## Your goal
Quote precisely the run of lines opening with the line containing "Write part 4" and closing with the line containing "sunk, thick = 0.9 * MM, 1.2 * MM", and nothing else.

## Extracted information
>>>>>

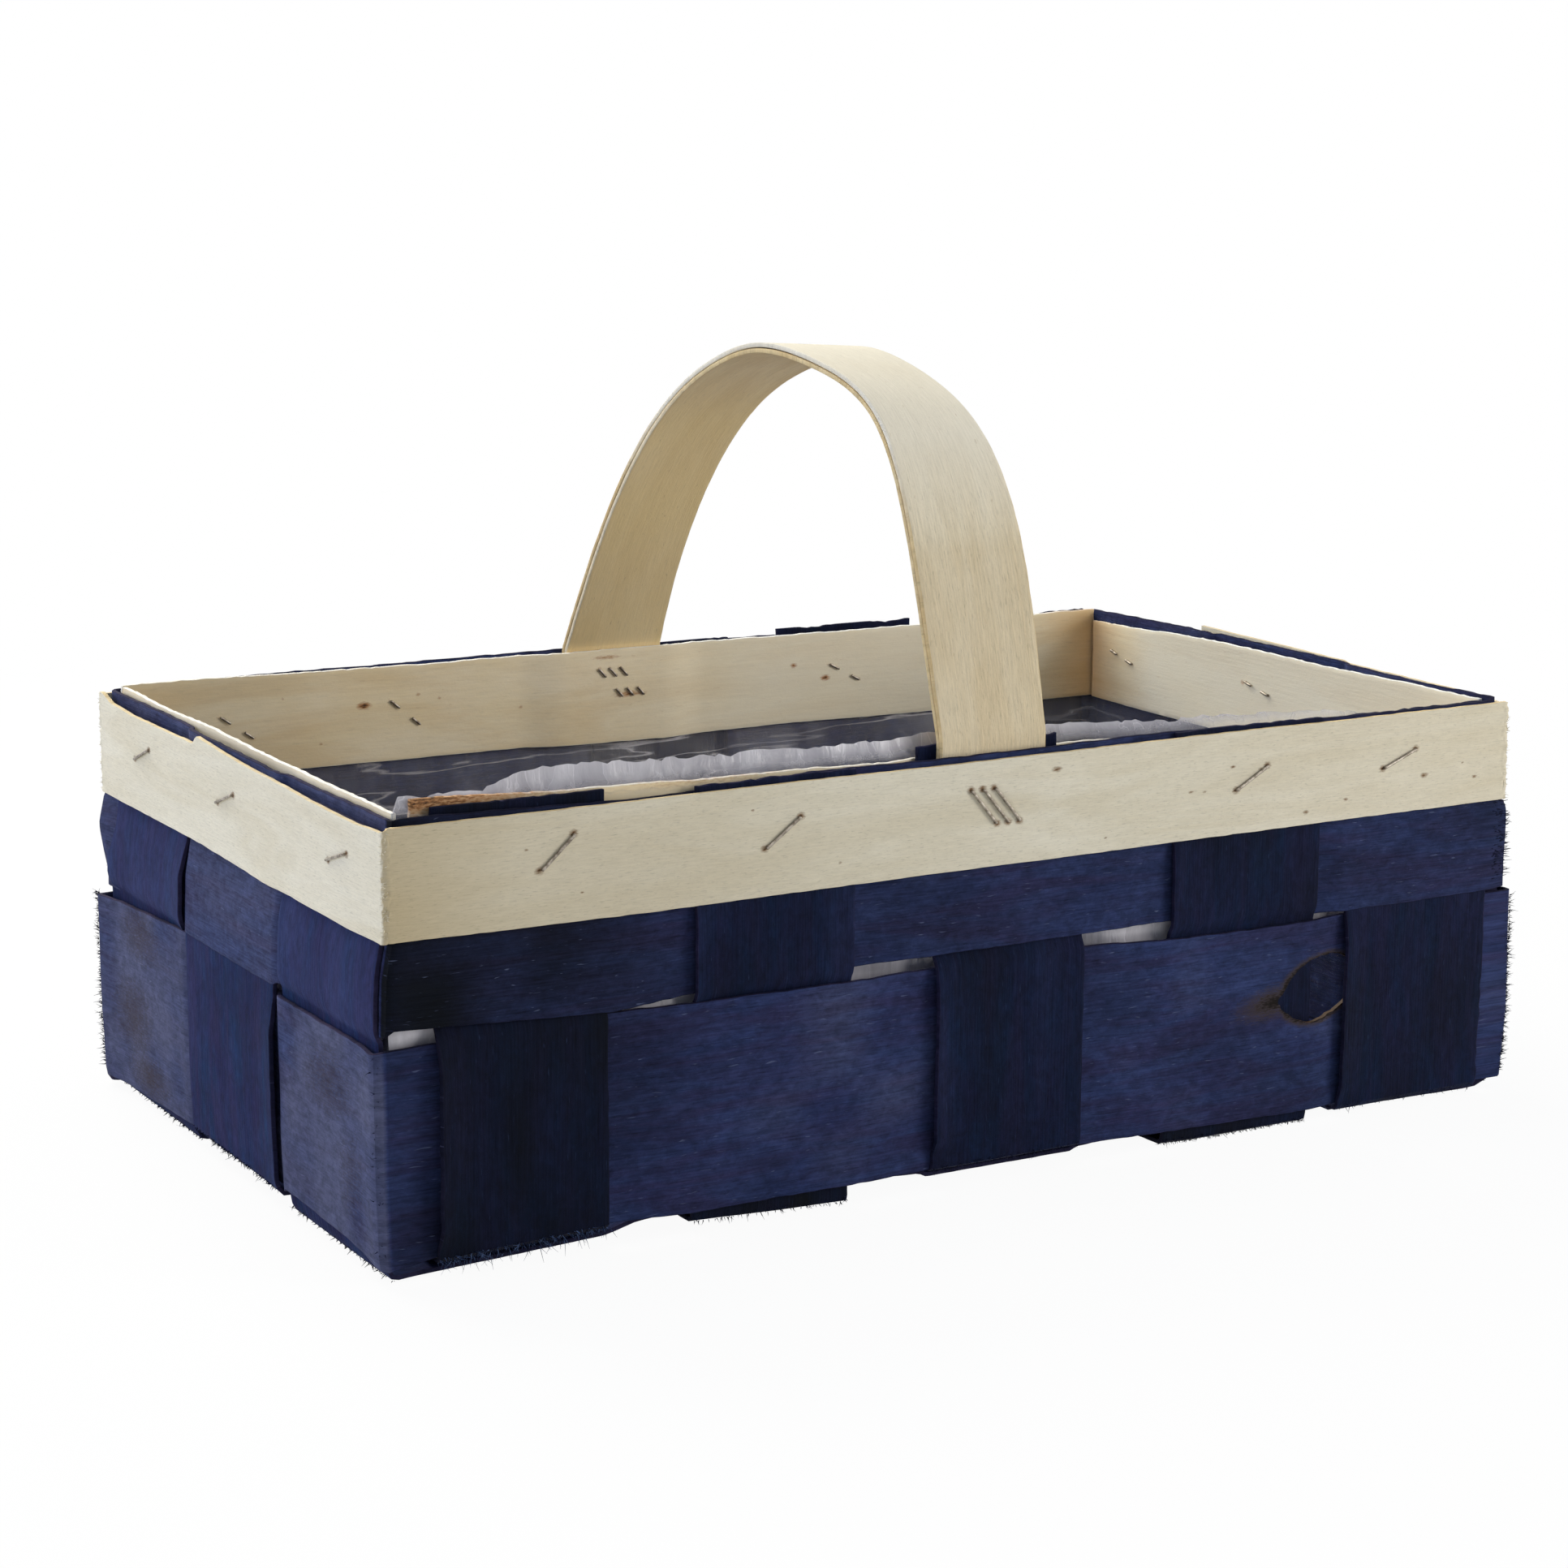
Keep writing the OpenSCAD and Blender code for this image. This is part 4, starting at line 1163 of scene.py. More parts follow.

<<<<<
>>>>>

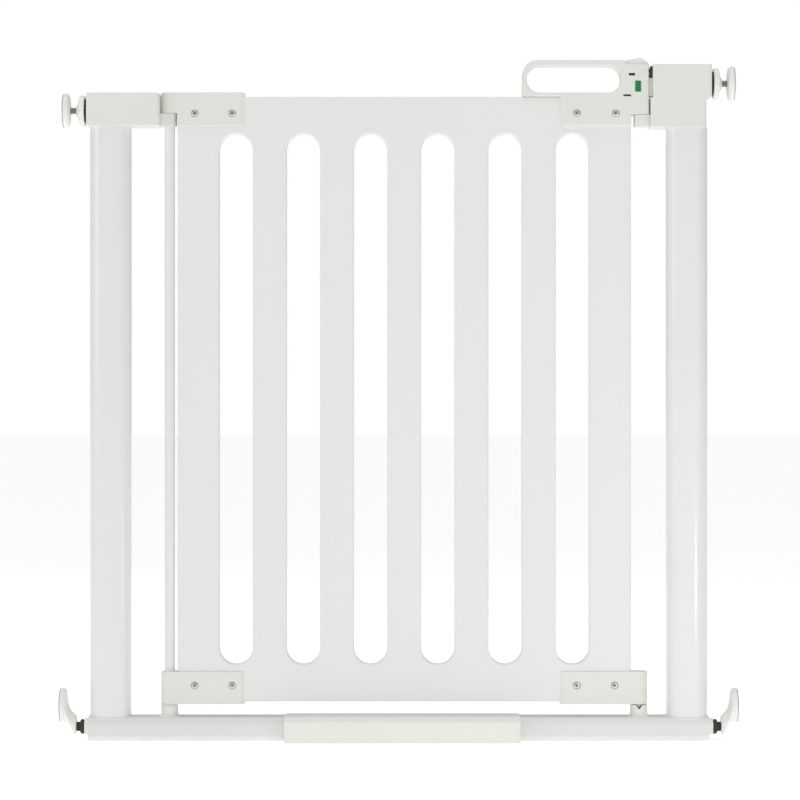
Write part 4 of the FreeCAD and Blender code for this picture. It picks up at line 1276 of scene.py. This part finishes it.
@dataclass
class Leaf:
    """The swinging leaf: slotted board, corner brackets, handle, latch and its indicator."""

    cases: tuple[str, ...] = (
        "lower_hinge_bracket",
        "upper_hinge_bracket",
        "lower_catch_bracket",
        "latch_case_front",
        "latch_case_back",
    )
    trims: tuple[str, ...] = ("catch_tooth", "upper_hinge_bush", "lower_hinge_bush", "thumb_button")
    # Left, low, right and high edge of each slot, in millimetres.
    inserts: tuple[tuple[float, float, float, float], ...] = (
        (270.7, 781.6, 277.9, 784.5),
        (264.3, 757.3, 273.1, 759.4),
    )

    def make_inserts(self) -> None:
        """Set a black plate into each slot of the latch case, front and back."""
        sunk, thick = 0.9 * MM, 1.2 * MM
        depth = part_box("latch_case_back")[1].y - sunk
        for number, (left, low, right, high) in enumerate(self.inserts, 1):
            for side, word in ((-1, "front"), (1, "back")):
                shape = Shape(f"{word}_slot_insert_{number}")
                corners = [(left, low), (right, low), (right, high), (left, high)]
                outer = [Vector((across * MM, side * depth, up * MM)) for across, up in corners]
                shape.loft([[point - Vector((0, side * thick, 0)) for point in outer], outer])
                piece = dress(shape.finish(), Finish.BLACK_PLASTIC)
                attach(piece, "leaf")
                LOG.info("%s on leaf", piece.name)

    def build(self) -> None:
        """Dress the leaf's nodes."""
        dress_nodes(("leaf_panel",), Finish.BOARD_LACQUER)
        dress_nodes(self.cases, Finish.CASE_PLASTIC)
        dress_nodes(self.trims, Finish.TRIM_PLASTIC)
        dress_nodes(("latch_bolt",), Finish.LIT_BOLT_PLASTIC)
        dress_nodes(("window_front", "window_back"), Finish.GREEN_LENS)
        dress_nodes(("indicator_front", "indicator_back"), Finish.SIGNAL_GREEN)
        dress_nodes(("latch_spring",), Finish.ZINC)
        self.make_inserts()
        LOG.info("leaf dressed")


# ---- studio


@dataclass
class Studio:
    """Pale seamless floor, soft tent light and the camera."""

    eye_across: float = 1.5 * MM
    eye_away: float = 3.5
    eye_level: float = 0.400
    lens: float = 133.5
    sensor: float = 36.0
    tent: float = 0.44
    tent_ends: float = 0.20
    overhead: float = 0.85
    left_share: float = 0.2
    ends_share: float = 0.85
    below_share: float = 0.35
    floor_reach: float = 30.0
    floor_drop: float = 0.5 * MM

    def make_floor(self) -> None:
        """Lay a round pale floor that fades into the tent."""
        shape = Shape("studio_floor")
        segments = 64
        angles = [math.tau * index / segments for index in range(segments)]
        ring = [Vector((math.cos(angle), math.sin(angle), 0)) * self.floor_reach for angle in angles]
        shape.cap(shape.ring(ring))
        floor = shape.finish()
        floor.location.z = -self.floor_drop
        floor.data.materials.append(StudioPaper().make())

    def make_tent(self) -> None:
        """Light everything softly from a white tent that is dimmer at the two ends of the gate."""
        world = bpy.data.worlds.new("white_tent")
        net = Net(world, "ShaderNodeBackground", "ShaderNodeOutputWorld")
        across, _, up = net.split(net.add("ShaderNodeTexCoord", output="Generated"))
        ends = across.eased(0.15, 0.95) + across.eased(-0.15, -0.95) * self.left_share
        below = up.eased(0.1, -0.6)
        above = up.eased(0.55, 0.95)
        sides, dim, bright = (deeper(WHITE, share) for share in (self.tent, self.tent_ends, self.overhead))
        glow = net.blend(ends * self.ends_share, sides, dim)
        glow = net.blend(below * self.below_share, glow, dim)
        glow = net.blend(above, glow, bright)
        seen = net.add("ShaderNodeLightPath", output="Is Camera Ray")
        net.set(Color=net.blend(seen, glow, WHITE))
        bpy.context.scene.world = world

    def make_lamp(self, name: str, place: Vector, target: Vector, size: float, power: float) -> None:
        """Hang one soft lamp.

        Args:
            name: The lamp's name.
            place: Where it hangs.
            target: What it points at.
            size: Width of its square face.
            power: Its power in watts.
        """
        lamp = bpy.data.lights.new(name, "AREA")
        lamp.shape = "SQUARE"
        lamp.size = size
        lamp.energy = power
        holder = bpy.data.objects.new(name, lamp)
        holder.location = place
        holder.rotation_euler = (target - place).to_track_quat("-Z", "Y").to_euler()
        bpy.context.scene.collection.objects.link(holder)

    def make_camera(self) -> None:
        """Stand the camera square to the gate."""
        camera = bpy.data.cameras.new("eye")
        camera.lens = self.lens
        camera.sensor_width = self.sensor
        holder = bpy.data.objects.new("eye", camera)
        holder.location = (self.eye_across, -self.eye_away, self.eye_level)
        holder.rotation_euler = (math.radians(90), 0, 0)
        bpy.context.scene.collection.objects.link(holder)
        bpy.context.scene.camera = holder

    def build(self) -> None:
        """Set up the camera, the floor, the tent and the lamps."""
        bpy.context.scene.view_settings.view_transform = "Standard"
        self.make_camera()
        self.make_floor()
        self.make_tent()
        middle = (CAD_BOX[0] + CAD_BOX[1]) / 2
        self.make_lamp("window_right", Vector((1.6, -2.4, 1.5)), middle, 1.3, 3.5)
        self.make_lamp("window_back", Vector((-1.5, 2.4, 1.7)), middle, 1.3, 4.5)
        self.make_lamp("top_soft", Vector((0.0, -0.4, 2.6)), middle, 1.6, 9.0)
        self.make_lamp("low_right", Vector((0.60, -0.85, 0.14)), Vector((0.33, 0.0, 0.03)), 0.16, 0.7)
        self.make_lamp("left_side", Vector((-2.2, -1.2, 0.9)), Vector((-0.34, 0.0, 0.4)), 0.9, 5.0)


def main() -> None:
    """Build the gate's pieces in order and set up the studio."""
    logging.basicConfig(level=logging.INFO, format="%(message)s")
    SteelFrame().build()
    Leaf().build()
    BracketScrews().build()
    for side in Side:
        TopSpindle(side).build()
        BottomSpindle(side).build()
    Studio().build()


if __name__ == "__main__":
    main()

<<<<<

## Task output
Write part 4 of the FreeCAD and Blender code for this picture. It picks up at line 1276 of scene.py. This part finishes it.
@dataclass
class Leaf:
    """The swinging leaf: slotted board, corner brackets, handle, latch and its indicator."""

    cases: tuple[str, ...] = (
        "lower_hinge_bracket",
        "upper_hinge_bracket",
        "lower_catch_bracket",
        "latch_case_front",
        "latch_case_back",
    )
    trims: tuple[str, ...] = ("catch_tooth", "upper_hinge_bush", "lower_hinge_bush", "thumb_button")
    # Left, low, right and high edge of each slot, in millimetres.
    inserts: tuple[tuple[float, float, float, float], ...] = (
        (270.7, 781.6, 277.9, 784.5),
        (264.3, 757.3, 273.1, 759.4),
    )

    def make_inserts(self) -> None:
        """Set a black plate into each slot of the latch case, front and back."""
        sunk, thick = 0.9 * MM, 1.2 * MM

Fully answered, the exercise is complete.